The government, after losing a court case last April, retroactively validated these regulations in a section of the 2021 budget act — a section the group now asks the court to overturn.
“Around the time that they passed the budget bill, Bill C-15 came into effect,” explained the group’s lawyer Orlagh O’Kelly. “In UNDRIP, there is a requirement to consult with First Nations and Indigenous Peoples before passing legislation that impacts them. We say: That came into effect here and it wasn’t followed.”
The case was filed by 49-year-old Sidney Chambaud and eight other members of the Dene Tha’ First Nation, about 850 kms from Edmonton, after their leadership used the regulations to delay the community’s October 2021 election.

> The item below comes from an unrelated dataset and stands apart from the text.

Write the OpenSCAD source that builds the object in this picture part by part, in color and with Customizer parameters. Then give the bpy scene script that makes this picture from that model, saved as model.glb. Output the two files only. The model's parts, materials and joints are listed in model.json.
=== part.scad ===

In response, the government’s legal brief says UNDRIP “may be used as a contextual aid” in interpreting domestic law. “However, neither the UN Declaration nor the UN Declaration Act can displace the Constitution or clear statutory language, nor has any Canadian Court suggested that the UN Declaration itself has constitutional status.” O’Kelly told APTN News she was “disappointed but not surprised” to see the argument, saying it seems to justify the critics’ “worst fears” about the United Nations Declaration on the Rights of Indigenous Peoples Act.
Tabled in the House of Commons under bill number C-15, the act says the government “must take all steps necessary” to sync federal laws with the declaration. It received royal assent in June 2021 but not without substantial debate and some controversy.
Critics charged the statute would blunt the international instrument’s edge by subjecting it to Canadian common law, which already permits the infringement of Aboriginal rights, making it a toothless “legislative guide” the government may simply ignore.